<<<<
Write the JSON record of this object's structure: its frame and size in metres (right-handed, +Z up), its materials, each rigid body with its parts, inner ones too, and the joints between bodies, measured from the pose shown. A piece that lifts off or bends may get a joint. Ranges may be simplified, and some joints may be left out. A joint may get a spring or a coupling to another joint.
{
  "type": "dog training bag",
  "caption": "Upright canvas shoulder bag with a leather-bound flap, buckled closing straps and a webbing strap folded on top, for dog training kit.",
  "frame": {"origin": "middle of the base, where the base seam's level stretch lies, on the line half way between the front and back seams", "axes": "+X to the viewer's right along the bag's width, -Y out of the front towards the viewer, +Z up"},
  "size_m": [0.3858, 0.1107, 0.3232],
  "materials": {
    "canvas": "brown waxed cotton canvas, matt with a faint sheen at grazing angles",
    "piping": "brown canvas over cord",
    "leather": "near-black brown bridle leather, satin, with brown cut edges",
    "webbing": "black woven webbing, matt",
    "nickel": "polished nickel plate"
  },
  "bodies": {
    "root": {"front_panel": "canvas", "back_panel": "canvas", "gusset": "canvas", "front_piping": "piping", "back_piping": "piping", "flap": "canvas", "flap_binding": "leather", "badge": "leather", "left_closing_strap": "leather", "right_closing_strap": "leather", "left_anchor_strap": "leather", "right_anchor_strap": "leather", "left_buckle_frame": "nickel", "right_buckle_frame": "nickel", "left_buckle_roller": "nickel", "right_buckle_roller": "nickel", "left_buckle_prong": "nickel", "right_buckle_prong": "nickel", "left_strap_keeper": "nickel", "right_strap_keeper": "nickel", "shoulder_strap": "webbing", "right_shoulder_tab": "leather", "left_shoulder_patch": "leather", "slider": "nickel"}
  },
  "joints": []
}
>>>>
<<<<
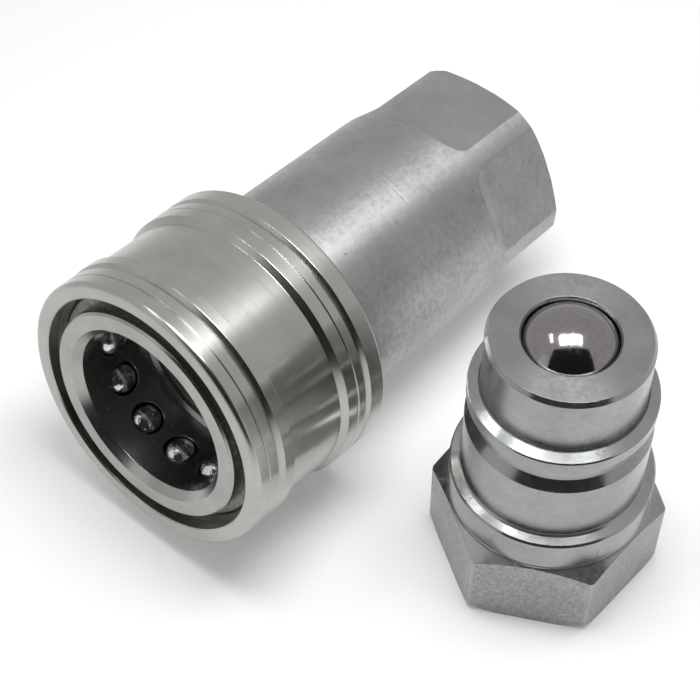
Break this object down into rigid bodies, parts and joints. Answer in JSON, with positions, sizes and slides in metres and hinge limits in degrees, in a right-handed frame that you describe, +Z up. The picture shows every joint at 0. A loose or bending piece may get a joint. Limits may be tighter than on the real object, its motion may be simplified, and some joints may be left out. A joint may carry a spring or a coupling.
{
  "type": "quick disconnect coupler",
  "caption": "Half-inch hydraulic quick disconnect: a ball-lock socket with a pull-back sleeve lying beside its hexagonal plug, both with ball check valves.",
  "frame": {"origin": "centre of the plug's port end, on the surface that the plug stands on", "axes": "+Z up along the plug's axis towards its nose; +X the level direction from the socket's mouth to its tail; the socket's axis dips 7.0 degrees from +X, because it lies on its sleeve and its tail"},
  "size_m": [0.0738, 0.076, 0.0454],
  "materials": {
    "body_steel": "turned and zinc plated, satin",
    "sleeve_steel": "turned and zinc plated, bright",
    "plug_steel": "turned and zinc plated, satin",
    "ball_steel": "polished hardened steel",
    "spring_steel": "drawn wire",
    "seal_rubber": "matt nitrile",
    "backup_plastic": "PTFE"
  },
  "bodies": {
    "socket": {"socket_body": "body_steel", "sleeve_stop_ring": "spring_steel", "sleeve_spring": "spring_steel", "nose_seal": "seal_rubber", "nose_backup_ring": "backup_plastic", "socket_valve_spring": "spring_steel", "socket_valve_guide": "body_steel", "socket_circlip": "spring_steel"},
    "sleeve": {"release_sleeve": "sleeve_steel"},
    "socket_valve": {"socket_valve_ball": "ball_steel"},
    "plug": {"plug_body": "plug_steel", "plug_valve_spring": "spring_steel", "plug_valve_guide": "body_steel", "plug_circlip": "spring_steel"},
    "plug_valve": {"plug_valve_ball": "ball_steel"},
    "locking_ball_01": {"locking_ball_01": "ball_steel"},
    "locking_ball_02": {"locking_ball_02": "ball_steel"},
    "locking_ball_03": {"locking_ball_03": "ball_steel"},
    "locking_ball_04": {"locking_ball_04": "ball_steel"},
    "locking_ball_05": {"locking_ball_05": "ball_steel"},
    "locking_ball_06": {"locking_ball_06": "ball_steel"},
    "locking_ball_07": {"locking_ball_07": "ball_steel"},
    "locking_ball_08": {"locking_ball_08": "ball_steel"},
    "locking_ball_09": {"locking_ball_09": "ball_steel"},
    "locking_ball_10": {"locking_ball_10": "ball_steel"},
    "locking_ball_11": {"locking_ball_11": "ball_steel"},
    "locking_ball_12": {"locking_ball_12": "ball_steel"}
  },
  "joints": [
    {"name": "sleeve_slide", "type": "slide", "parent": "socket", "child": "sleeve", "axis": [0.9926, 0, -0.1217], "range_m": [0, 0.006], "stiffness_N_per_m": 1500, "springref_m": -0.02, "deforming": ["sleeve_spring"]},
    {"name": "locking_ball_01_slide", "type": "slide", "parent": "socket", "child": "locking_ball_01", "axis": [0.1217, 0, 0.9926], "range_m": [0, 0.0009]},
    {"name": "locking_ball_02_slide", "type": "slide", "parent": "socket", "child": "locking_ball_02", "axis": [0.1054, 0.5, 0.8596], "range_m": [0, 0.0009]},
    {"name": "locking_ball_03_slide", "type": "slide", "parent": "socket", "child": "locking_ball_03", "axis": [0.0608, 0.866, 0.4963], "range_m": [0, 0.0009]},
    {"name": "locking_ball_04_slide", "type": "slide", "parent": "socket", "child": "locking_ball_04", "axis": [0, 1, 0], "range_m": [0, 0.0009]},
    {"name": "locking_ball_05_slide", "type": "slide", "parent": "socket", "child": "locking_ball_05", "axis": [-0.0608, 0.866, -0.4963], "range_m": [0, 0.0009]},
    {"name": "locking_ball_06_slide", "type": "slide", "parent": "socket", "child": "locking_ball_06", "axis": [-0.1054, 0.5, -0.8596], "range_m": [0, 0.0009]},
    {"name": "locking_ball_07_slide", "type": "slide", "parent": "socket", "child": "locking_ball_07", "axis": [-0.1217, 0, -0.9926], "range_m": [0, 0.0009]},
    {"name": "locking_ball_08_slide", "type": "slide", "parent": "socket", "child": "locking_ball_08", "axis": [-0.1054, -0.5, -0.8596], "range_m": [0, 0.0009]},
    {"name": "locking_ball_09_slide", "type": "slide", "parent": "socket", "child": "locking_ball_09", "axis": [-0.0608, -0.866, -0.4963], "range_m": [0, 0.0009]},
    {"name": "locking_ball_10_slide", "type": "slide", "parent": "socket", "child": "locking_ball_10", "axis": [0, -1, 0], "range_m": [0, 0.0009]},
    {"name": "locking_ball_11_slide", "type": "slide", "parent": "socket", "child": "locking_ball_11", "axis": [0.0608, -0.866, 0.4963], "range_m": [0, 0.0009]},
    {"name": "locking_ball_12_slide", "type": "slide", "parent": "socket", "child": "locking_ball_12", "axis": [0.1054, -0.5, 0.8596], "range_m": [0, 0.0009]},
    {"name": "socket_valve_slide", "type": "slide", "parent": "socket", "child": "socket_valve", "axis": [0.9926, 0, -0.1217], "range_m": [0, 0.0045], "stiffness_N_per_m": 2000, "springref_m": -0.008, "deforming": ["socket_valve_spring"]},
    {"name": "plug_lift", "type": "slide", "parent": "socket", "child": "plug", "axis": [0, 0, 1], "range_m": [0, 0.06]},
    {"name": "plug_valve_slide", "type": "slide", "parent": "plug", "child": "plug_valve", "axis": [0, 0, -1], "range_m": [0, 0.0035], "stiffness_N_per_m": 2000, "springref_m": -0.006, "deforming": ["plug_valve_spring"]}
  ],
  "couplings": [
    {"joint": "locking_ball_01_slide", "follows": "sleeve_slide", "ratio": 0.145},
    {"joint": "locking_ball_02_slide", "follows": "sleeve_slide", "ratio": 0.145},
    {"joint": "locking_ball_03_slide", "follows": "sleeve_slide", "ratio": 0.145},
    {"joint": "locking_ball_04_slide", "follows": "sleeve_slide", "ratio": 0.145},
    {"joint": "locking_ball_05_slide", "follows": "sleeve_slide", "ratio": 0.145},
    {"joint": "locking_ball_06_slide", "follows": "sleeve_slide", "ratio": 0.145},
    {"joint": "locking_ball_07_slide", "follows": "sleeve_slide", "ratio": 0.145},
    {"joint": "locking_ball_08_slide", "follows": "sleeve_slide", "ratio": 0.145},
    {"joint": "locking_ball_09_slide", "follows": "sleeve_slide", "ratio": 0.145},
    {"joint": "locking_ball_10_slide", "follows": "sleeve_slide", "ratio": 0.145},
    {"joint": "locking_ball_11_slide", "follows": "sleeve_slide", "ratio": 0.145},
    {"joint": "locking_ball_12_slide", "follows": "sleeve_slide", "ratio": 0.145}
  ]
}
>>>>
<<<<
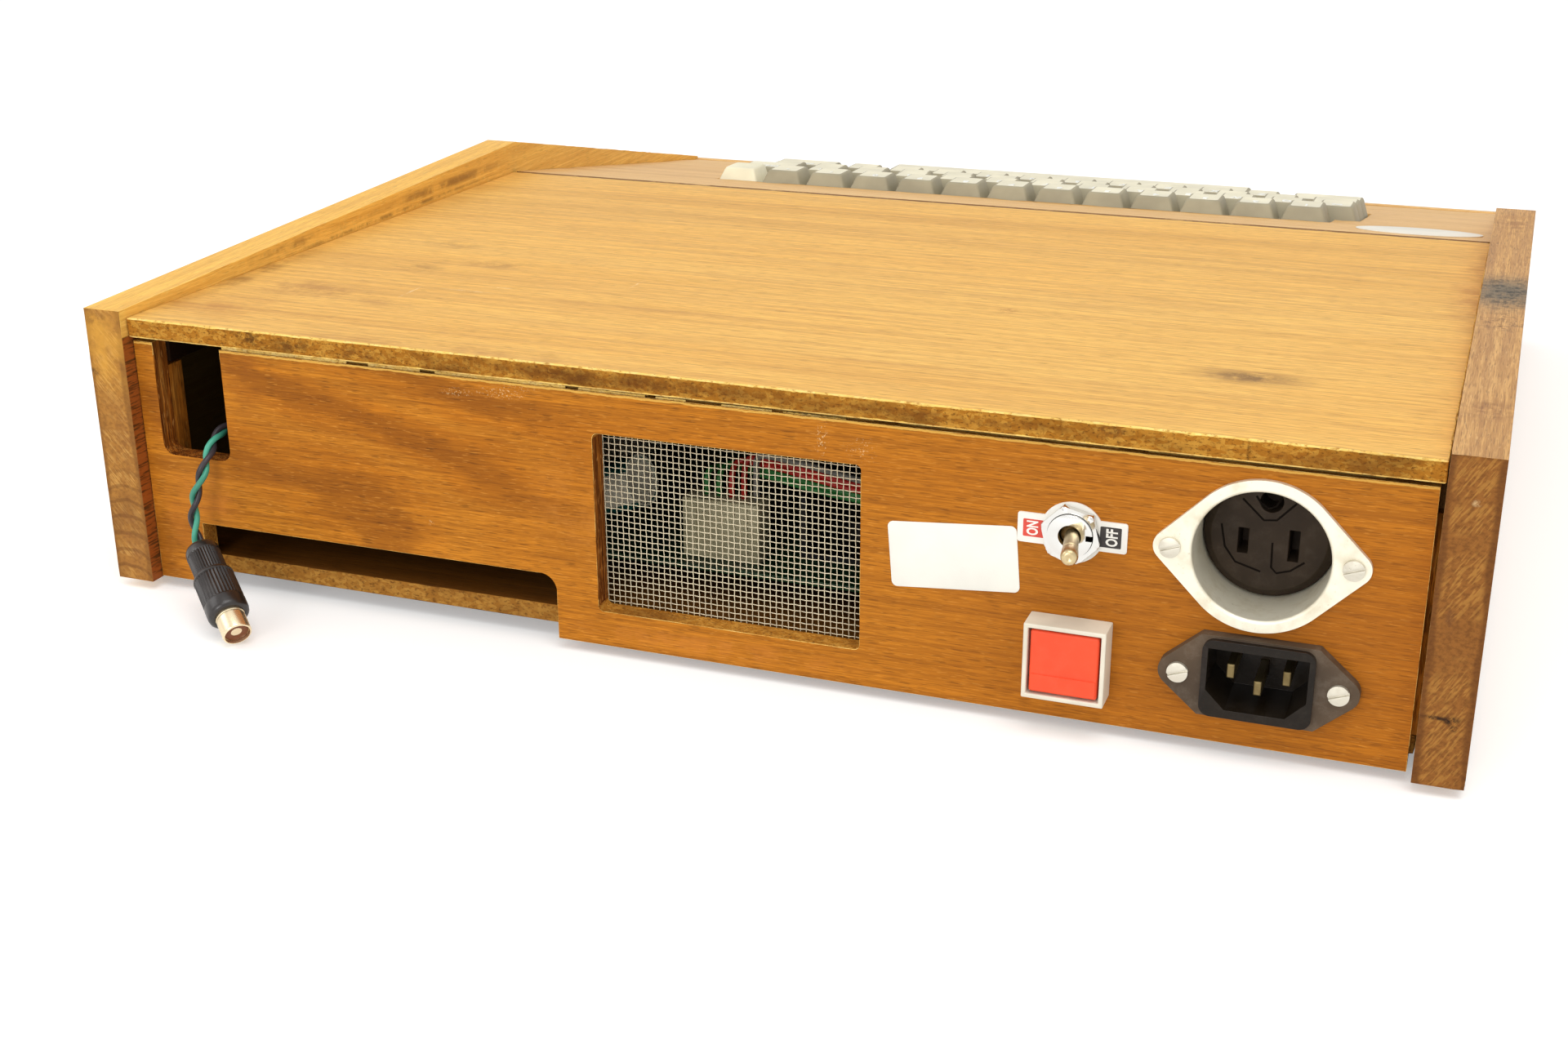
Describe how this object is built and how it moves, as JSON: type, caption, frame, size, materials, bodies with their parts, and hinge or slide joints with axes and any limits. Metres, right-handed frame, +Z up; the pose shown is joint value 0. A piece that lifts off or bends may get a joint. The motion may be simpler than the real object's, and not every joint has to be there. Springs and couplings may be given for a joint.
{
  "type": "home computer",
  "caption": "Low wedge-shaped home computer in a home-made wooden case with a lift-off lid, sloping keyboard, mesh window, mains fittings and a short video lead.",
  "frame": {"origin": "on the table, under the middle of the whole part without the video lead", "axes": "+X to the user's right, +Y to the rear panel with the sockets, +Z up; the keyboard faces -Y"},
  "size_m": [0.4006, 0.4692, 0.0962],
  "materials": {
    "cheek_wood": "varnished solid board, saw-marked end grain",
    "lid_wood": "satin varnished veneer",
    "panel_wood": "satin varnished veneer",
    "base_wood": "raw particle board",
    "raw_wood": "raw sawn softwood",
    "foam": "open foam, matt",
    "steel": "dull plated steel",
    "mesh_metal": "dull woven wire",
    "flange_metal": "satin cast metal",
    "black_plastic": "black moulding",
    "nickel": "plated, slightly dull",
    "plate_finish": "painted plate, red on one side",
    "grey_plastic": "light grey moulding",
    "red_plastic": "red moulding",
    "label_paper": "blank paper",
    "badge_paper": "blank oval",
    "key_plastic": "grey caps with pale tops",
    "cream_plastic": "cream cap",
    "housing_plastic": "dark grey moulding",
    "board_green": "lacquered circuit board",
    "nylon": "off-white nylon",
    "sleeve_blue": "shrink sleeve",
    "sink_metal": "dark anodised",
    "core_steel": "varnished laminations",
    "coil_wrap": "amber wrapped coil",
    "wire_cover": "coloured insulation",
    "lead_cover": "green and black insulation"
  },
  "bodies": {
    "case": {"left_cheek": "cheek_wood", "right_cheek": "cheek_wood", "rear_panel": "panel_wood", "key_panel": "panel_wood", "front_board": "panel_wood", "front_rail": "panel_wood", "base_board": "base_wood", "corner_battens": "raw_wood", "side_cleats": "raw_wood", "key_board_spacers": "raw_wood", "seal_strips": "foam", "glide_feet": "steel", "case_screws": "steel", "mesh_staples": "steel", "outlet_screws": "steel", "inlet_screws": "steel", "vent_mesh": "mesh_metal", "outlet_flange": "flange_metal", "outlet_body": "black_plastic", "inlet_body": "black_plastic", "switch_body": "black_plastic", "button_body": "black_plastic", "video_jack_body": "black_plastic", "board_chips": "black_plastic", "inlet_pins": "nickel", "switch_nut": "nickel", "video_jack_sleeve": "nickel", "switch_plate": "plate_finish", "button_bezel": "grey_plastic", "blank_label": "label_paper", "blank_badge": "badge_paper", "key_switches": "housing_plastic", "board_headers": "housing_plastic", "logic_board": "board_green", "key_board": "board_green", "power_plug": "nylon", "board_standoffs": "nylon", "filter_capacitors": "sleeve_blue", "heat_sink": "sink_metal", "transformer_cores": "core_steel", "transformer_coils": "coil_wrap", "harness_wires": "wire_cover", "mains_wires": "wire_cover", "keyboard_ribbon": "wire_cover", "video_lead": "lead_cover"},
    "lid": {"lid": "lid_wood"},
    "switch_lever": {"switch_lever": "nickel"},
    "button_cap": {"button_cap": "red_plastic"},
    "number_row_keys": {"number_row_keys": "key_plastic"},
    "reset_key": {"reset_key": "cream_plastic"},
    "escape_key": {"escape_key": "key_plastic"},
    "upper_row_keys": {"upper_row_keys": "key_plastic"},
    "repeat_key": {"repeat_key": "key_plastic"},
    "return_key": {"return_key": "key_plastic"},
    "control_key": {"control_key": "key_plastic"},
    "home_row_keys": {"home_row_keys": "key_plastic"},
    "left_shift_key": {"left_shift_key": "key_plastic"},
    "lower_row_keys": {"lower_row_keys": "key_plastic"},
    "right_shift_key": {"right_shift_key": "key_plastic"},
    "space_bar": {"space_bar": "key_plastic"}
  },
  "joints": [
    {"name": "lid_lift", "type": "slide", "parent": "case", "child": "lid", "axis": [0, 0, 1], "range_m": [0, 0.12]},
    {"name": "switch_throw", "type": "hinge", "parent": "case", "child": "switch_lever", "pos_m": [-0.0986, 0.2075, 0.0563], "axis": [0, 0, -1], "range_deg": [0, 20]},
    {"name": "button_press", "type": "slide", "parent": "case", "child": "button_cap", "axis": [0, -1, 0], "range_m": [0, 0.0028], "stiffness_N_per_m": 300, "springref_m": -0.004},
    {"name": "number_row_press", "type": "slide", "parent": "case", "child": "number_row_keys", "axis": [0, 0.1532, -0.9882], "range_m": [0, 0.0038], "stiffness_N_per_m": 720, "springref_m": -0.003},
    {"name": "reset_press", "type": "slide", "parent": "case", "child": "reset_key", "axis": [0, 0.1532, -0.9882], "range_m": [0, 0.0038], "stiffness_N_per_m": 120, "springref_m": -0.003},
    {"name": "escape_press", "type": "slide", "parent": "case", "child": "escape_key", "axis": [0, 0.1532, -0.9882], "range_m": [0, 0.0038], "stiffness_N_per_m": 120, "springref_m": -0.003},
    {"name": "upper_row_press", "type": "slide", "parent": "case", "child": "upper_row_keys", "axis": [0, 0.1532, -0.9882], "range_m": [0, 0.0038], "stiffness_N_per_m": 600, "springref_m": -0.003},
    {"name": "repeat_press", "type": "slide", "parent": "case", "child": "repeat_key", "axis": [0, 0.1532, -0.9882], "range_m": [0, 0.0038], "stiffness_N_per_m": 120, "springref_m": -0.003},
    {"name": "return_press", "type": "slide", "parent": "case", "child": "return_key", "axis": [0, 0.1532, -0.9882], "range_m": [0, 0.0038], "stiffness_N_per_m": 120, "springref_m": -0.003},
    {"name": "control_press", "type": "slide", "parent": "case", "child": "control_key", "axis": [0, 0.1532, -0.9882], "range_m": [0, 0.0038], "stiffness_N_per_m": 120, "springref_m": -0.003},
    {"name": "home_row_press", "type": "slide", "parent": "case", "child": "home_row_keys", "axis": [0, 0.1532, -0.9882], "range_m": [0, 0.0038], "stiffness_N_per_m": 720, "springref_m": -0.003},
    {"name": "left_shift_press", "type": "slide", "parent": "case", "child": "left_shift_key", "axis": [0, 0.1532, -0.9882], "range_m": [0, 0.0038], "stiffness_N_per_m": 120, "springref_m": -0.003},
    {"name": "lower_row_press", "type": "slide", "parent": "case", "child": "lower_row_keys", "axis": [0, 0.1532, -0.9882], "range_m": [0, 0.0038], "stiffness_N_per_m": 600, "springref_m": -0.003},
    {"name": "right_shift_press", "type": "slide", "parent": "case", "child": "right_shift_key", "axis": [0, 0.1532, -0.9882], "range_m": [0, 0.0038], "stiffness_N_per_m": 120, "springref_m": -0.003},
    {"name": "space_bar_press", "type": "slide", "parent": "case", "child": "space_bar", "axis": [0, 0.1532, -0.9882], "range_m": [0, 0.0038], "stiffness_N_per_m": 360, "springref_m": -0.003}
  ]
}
>>>>
In the records above, find the lines containing "this" and copy them.

Write the JSON record of this object's structure: its frame and size in metres (right-handed, +Z up), its materials, each rigid body with its parts, inner ones too, and the joints between bodies, measured from the pose shown. A piece that lifts off or bends may get a joint. Ranges may be simplified, and some joints may be left out. A joint may get a spring or a coupling to another joint.
Break this object down into rigid bodies, parts and joints. Answer in JSON, with positions, sizes and slides in metres and hinge limits in degrees, in a right-handed frame that you describe, +Z up. The picture shows every joint at 0. A loose or bending piece may get a joint. Limits may be tighter than on the real object, its motion may be simplified, and some joints may be left out. A joint may carry a spring or a coupling.
Describe how this object is built and how it moves, as JSON: type, caption, frame, size, materials, bodies with their parts, and hinge or slide joints with axes and any limits. Metres, right-handed frame, +Z up; the pose shown is joint value 0. A piece that lifts off or bends may get a joint. The motion may be simpler than the real object's, and not every joint has to be there. Springs and couplings may be given for a joint.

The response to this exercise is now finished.